**Data for the task:**
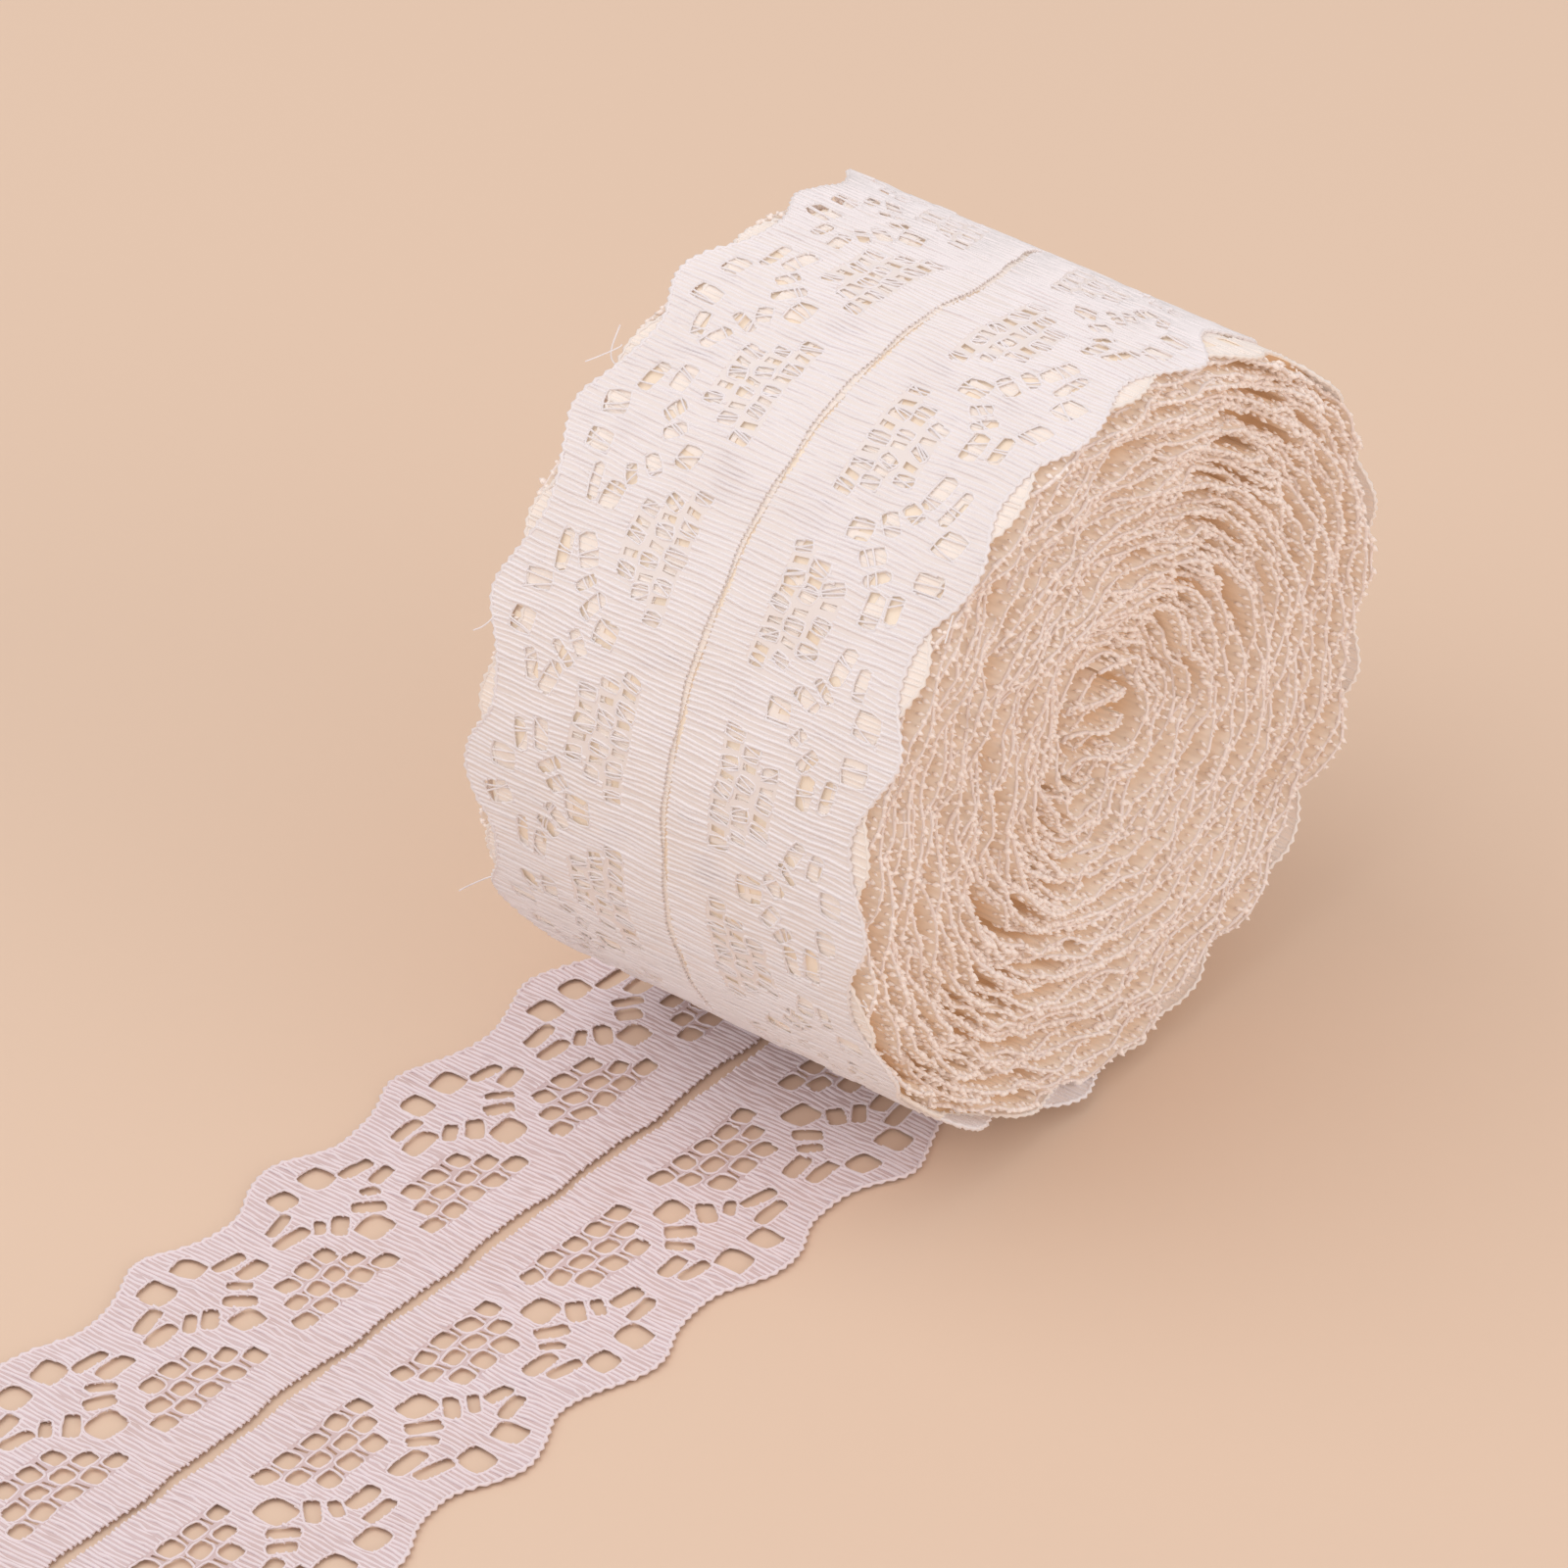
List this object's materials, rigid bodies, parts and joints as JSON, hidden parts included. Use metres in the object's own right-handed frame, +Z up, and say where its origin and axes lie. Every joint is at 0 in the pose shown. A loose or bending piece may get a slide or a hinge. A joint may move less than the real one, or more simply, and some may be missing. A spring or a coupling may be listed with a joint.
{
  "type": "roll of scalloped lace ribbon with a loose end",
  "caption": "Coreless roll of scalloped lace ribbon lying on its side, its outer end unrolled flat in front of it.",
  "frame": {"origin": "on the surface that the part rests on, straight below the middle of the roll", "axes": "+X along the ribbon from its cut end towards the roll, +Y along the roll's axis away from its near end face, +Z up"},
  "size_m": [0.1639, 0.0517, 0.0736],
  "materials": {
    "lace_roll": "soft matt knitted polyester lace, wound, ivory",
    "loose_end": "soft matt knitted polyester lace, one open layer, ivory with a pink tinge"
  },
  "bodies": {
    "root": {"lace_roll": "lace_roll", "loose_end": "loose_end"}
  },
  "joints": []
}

==

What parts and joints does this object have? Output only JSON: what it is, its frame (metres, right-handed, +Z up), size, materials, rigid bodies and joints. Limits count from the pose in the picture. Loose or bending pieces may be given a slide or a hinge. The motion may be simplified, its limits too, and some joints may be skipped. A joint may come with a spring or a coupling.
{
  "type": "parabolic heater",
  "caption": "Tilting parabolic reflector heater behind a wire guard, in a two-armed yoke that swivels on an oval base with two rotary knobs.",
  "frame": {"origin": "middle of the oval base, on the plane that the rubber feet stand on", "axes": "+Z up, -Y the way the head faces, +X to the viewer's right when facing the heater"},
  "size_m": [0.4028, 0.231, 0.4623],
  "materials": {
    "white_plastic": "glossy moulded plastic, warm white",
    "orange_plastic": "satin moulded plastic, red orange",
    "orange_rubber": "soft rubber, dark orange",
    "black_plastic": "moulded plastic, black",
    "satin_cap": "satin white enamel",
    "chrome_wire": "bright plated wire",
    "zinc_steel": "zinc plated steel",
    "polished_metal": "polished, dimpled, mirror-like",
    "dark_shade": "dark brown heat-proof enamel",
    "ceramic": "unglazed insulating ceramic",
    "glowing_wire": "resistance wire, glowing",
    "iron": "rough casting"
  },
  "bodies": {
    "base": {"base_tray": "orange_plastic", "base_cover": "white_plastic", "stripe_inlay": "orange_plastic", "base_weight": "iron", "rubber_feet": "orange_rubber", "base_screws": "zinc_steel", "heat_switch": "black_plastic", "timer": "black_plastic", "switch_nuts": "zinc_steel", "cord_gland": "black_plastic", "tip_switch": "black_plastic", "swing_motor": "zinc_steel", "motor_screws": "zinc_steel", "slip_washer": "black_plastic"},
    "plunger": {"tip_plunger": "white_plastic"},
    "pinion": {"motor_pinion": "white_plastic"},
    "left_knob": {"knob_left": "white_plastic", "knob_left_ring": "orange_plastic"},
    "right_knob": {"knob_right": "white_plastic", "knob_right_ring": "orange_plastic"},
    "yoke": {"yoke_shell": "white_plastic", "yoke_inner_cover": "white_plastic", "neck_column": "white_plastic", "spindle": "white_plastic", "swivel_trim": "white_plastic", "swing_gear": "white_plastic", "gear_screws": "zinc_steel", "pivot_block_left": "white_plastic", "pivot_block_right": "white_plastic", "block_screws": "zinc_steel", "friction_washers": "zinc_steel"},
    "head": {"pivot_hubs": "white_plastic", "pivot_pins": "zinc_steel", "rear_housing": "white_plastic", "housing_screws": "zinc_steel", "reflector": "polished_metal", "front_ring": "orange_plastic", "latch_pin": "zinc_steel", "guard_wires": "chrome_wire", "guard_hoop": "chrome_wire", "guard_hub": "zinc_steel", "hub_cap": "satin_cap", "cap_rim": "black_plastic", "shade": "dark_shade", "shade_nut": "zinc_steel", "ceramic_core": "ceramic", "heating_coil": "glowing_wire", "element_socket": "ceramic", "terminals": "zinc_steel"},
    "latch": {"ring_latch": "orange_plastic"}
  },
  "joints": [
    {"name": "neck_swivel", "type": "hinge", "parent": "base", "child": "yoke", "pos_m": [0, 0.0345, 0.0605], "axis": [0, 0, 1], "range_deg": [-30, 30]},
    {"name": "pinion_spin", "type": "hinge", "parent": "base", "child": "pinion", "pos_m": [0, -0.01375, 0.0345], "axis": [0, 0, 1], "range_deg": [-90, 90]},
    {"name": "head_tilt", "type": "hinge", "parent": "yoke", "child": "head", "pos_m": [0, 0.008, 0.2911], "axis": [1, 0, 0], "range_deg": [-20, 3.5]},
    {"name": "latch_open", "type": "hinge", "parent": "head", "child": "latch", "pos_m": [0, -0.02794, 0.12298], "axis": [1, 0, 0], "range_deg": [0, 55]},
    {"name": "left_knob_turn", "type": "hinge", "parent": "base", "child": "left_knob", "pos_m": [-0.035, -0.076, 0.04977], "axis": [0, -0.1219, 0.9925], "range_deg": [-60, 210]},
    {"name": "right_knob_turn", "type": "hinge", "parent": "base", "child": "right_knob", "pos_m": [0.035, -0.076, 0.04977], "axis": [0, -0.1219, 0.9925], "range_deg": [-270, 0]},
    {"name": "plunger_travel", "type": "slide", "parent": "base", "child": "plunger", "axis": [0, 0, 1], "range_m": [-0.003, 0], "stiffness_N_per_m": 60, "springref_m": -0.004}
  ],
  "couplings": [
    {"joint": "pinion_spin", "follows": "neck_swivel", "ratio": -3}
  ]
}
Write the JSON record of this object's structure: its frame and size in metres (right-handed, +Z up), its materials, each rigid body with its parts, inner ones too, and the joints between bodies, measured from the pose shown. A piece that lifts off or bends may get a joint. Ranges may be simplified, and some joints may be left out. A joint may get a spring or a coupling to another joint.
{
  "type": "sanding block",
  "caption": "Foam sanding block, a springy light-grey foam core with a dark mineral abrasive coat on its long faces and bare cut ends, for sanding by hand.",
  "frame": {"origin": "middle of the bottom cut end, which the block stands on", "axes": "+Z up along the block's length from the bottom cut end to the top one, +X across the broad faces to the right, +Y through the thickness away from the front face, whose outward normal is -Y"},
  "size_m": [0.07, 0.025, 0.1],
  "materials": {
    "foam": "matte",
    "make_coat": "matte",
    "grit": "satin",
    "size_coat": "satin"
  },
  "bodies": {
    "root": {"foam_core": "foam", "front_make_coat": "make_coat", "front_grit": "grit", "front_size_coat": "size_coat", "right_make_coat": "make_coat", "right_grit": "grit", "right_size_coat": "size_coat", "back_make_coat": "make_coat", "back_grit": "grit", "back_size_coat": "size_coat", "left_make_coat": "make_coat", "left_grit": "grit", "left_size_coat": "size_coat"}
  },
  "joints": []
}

**Set exercise:**
Scan the entries above and work out how many lines include the word "this"; the reply is that number alone.

**The output:**
3